God in My Everything

God in My EverythingI was excited to hear about Ken Shigematsu’s new book, God in My Everything: How an Ancient Rhythm Helps Busy People Enjoy God (Zondervan 2013). I’ve heard him speak at his church in nearby Vancouver. I’ve admired his congregation as a vibrant, multi-ethnic church active in its community. And since his book is broadly in the area of Christian spirituality, I wondered how his approach might overlap or be different from my own Sacred Pauses: Spiritual Practices for Personal Renewal

Ken begins with his own experience, and describes how a trip to Ireland awakened his interest in the monastic way of life, which resonated as well with his Japanese samurai heritage (which, as an aside, I found especially interesting since my husband is also from a samurai background). Both monks and samurai followed a particular way of life: “a life patterned on proven practices that helped them cultivate their character and contribute to the world” (18). Over time, Ken began to develop his own rule of life.

There is much that I find familiar in Ken’s book, since he draws on some of the same portions of Scripture and some of the same writers of spirituality as I did in writing Sacred Pauses. But his book also goes further as he describes a comprehensive rule begins with Sabbath, Prayer, and Scripture, and embraces friendship, sex, family, play, money, and every other part of life. He likens it to a trellis that gives structure and supports the growth of a vine; in the same way, a personal rule of life is like a trellis that supports healthy living.

The book includes many personal and practical examples, questions for reflection and discussion, and a chapter-by-chapter guide to writing one’s own rule. An appendix includes samples from people at different stages of life, including Ken himself, a graduate student in her 20s, a married woman with a young son, a married man with young children, an artist in his 50s.

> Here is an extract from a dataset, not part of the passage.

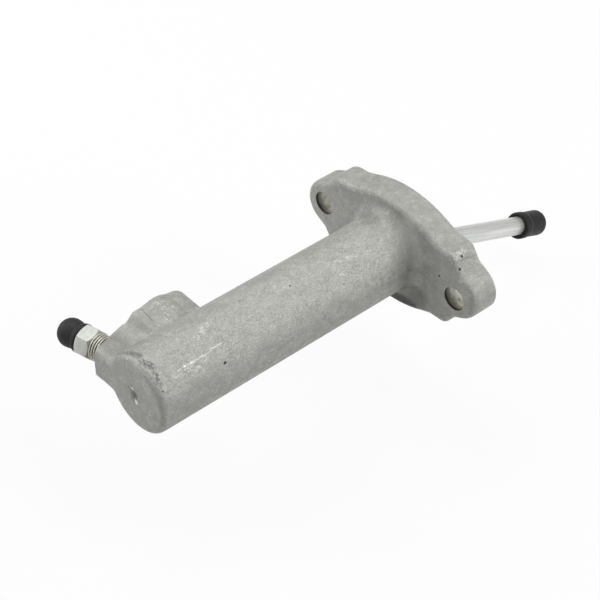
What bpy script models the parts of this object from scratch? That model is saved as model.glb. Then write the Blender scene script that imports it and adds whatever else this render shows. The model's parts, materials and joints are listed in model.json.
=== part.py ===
"""Clutch slave cylinder with a two-ear flange, a bleed screw and a hanging push rod.

Metres, +Z up. The origin is on the bore's axis in the mounting face. +X runs out of the
mouth along the piston's stroke, and +Y points to the side with the port and bleed screw.
"""

import math

import bmesh
import bpy
from mathutils import Quaternion, Vector

# Barrel and bore
BARREL_RADIUS = 0.0145
BARREL_LENGTH = 0.1232
END_ROUNDING = 0.0023
END_WALL = 0.0062
BORE_RADIUS = 0.0095
CENTRE_DIMPLE_RADIUS = 0.0014
CENTRE_DIMPLE_DEPTH = 0.0011

# Flange
FLANGE_THICKNESS = 0.0110
FLANGE_HALF_HEIGHT = 0.0212
FLANGE_ARC_RADIUS = 0.0440
FLANGE_ARC_END = 0.0180
FLANGE_EDGE_ROUNDING = 0.0022
OUTLINE_TURN = math.radians(1.8)
FLARE_RADIUS = 0.0044
BOLT_SPACING = 0.0655
BOLT_HOLE_RADIUS = 0.0045
EAR_RADIUS = 0.0092
KNUCKLE_START = (0.0222, 0.0158)
KNUCKLE_CORNER = (0.0290, 0.0155)
KNUCKLE_ROUNDING = 0.0026
NOTCH_CORNER = (0.0326, 0.0104)
NOTCH_ROUNDING = 0.0020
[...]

I haven’t actually started writing my own rule of life yet. Even though Ken describes it as a flexible rule that bends, I’m not sure I’m ready to live by the regular ringing of the monastic bell even figuratively speaking. I identify more with the freedom of the Spirit that blows where it wills. And yet this book has helped me identify that my life already has a kind of trellis:

  • reading Scripture (right now that means reading through the Old Testament in The Message, and I’m now in the book of Amos, page 1657!)
  • journaling
  • deliberately pausing throughout the day to turn toward God
  • taking at least a 24-hour social media Sabbath each week
  • tithing my salary plus giving monthly to support a community youth worker
  • weights/walking/step aerobics (although I’m not as regular about this as I’d like to be, and no, step training wasn’t just a fad that disappeared in the 90s)

To turn this informal list into a rule of life, I’d need to add some deliberate times and be more regular about these things, but in the classic language of spiritual discipline, this is at least the beginning of a rule of life even if I don’t usually think of it that way.

Ken ends his book with a reminder that “the goal of the rule is not the rule itself but Christ at the center of all that we are and do” (216). God in My Everything isn’t about legalism, but about developing a personal and practical way of acknowledging Christ at the centre of all of life. Thank you, Ken, for sharing your experience and writing this practical resource.

Writing/Reflection Prompt: Do you have a rule of life? Why or why not?

Disclosure: I received this book free of charge from Zondervan and Cross Focused Reviews in exchange for an honest review.